As we crested the pass on our way into the park, Lake Yellowstone came into view. The vast expanse of water stunned me. Continuing on our journey, waterfalls, rivers, mudpots, hot springs, and geysers dominated the landscape.
Just before our visit, I read a Facebook post by Elizabeth Gilbert which talked about going to the water for healing (She wrote my current favorite nonfiction book, Big Magic). She ended the piece by saying “Just rest, and go to the water. It’s all gonna be alright. That’s what the water always tells me, anyhow. And I believe in the water.”

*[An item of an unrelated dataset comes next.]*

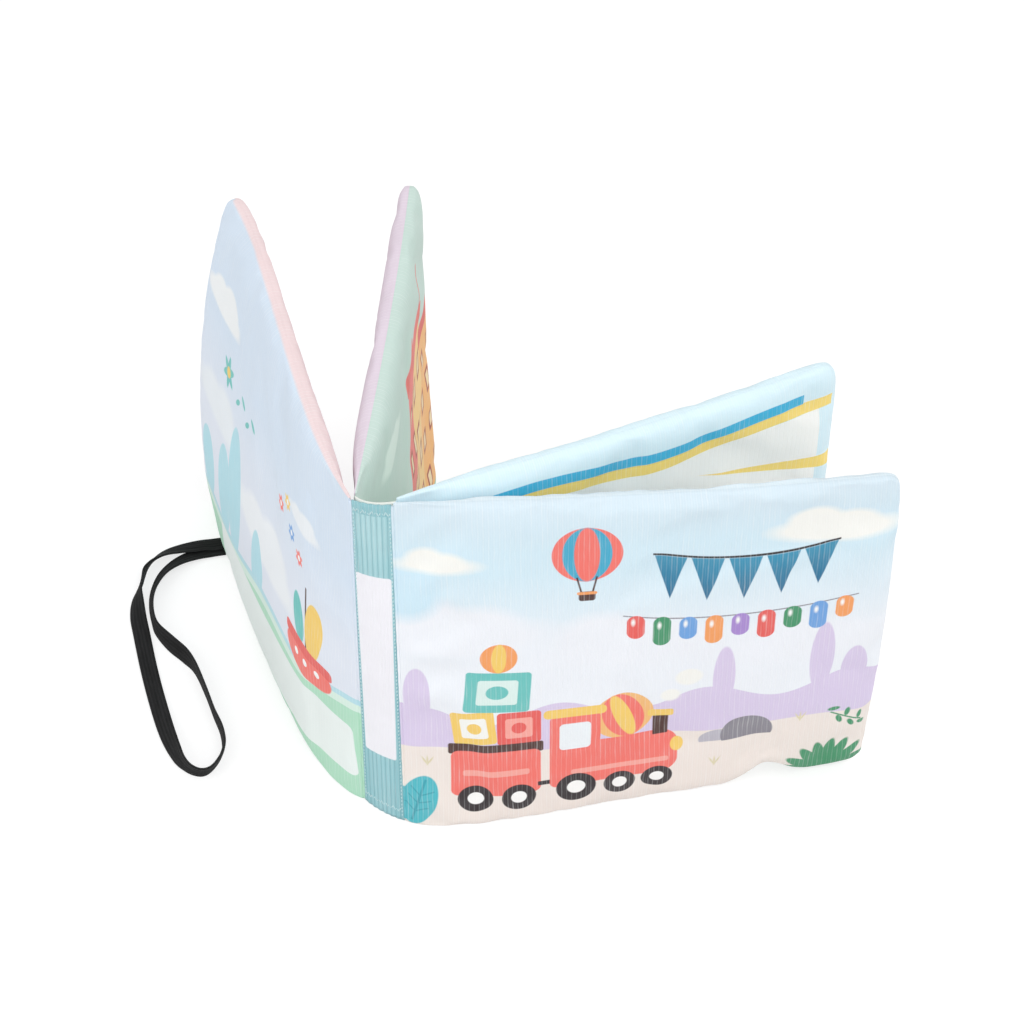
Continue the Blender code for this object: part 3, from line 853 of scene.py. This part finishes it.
def hot_air_balloon(paint, u, v, size):
    draw(paint, (
        (oval, 0, 0, 1.75, 1.75, CORAL), (oval, 0, 0, 1.225, 1.75, "#43ABCC"),
        (oval, 0, 0, 0.63, 1.75, CORAL),
        (block, -0.38, -2, 0.035 / size, 0.55, BROWN, 0.02, 12),
        (block, 0.38, -2, 0.035 / size, 0.55, BROWN, 0.02, -12),
        (block, 0, -2.75, 0.42, 0.32, BROWN), (block, 0, -2.55, 0.5, 0.1, ORANGE, 0.08)), u, v, size)


def within(paint, start, end):
    """1 between two places along the cloth."""
    return paint.inside(abs(paint.u - (start + end) / 2) - (end - start) / 2)


def ribbon(paint, start, end, line, half, colour):
    """A stripe along a line, square at both ends."""
    mask = paint.inside(abs(paint.v - line) - half)
    paint.lay(mask * within(paint, start, end), colour)


def sagging_line(paint, start, end, top, sag):
    """Height of a string that hangs between two places at one height."""
    share = (paint.u - (start + end) / 2) / ((end - start) / 2)
    return share * share * sag + (top - sag)


def bunting(paint, start, end, top, sag, pitch, drop, colour, foot_colour):
    """A string of pennants."""
    line = sagging_line(paint, start, end, top, sag)
    down = (line - paint.v) / drop
    across = pitch / 2 - paint.math("PINGPONG", paint.u - start, pitch / 2)
    edge = down * (pitch * 0.46) + (across - pitch * 0.46)
    mask = paint.inside(edge) * within(paint, start, end) * (down * 20).held()
    paint.lay(mask, paint.mix((down * 1).held(), colour, foot_colour))
    ribbon(paint, start, end, line, 0.05, INK)


def lanterns(paint, start, end, top, sag, colours):
    """A string of round-ended lanterns."""
    ribbon(paint, start, end, sagging_line(paint, start, end, top, sag), 0.03, STONE)
    for count, colour in enumerate(colours):
        share = (count + 0.5) / len(colours)
        tall = 0.74 if count % 2 else 0.58
        u = start + (end - start) * share
        v = top - sag + sag * (2 * share - 1) ** 2 - tall * 0.9
        paint.block(u, v, 0.33, tall, colour, 0.33)
        paint.oval(u - 0.1, v + tall * 0.4, 0.07, 0.16, WHITE, soft=0.08)


def edge_band(paint, depth, colour):
    """The neighbour's fabric, turned over the upper edge by a depth."""
    sag = (paint.u * (math.pi * CM / LEAF_LENGTH)).sine() * (-TOP_SAG / CM)
    paint.lay(paint.inside(sag + (LEAF_HEIGHT / CM - depth) - paint.v, 0.05), colour)


def front_cover_print(paint):
    paint.fade(SKY, 8.5, 13)
    paint.fade(SKY_TOP, 14, 16.2)
    for place in ((1.9, 9.9, 2.4), (8.6, 8.9, 2.2), (15.2, 8, 2)):
        cloud(paint, *place, CLOUD_BANK, 0.6)
    paint.oval(0.3, 12.2, 1.3, 1.5, "#CFE9F6", soft=0.6)
    cloud(paint, 1.5, 13.4, 0.9)
    cloud(paint, 15.9, 14, 1.45)
    poplars(paint, LILAC, ((0.6, 5.2, 2.9, 0.5), (3.1, 5.4, 2.4, 0.4), (12.2, 4.8, 3.4, 0.42),
                           (15.9, 5, 3.9, 0.46), (17.2, 5, 2.4, 0.5)))
    paint.below(LILAC, 6, -0.015, 0.45, 5.6, 1.2)
    paint.below(SAND, 4.2, -0.03, 0.1, 7)
    for place in ((0.9, 3.3), (12, 1.7), (15.3, 3.6)):
        blades(paint, *place, 0.22, 0.035, (-28, 0, 26), SAND_DARK)
    toy_train(paint, 1.75, 0.75, 0.97)
    hot_air_balloon(paint, 6.9, 13.75, 0.74)
    bunting(paint, 9.3, 16.1, 13.5, 0.55, 1.36, 2.05, "#3A93B5", "#27688F")
    lanterns(paint, 8.3, 17, 10.5, 0.45, (RED, GREEN, BLUE, ORANGE, PURPLE, RED, GREEN, BLUE, ORANGE))
    paint.oval(12, 3.225, 0.66, 0.5, STONE_PALE, above=3.05)
    paint.oval(13.2, 3.3325, 1.02, 0.95, STONE, above=3)
    leaf_shape(paint, 0.55, 1.35, 0.68, 1.35, -14, BUSH, BUSH_DEEP)
    blades(paint, 16.5, 0.15, 0.95, 0.25, (-72, -50, -28, -8, 12, 32, 54, 74), GREEN)
    paint.block(17.15, 3.35, 0.035, 0.8, GREEN, 0.03, 58)
    for u, v, turn in ((16.6, 3.95, 95), (16.85, 3.3, 20), (17.15, 3.65, -10), (17.35, 2.95, 30),
                       (17.7, 3.3, -5), (17.85, 2.75, 60)):
        paint.oval(u, v, 0.11, 0.24, GREEN, turn)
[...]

Suddenly, the surprise of Yellowstone’s gurgling mudpots and bubbling springs and ruffled rivers and amazingly giant lake came into focus. I knew that I was planning on starting this business back up upon my return, but I didn’t realize how intrinsic this trip was to my final healing process.
Two years ago (after working for myself for over a decade), I had lost all confidence in myself and my abilities. I felt like nothing I did made any difference and that my decisions were all wrong. If I picked left, I should have gone right. If I looked up, the interesting thing I should be looking for was on the ground.
Thus, I decided to take a job where someone else would tell me what to do and I would just do it. I wanted to be a minion.
I picked something that looked simple and mindless: gallery receptionist for the Steamboat Springs Arts Council. I would be around art all day and chat with people as they walked through.
Upon applying for the job, I discovered that it was more than being a receptionist, but rather an administrative assistant with some bookkeeping. Still, other people would be making the decisions for me. They gave me the job and I embraced my new “minion” status.
Over the next two years, the Steamboat Springs Arts Council – from the president of the board to the people who just wandered into the gallery one day – took me in and encouraged me. They praised my actions, expressed their appreciation of my abilities, and embraced my decisions. They gave me a promotion and a lovely title (Art Ninja! or Finance & Administration) and their trust. I can’t count the number of times someone walked up the stairs to my little office (I left the gallery space pretty quickly as I’m mostly an introvert) and remarked positively about a decision I made or an action I’d taken.
Their encouragement bolstered me and gave me the confidence to take this next step – leaving the safety of a “job” and moving back into the joy and independence of working for myself.
Before I could really embrace my new journey fully however, I had to finish my healing. Thus, it was time to “go to the water.” I just never expected the water to be nestled in an ancient caldera in the middle of the Rockies.
As we picnicked by rivers and gazed wonderingly at waterfalls, my pain and fear and uncertainty melted and flowed away.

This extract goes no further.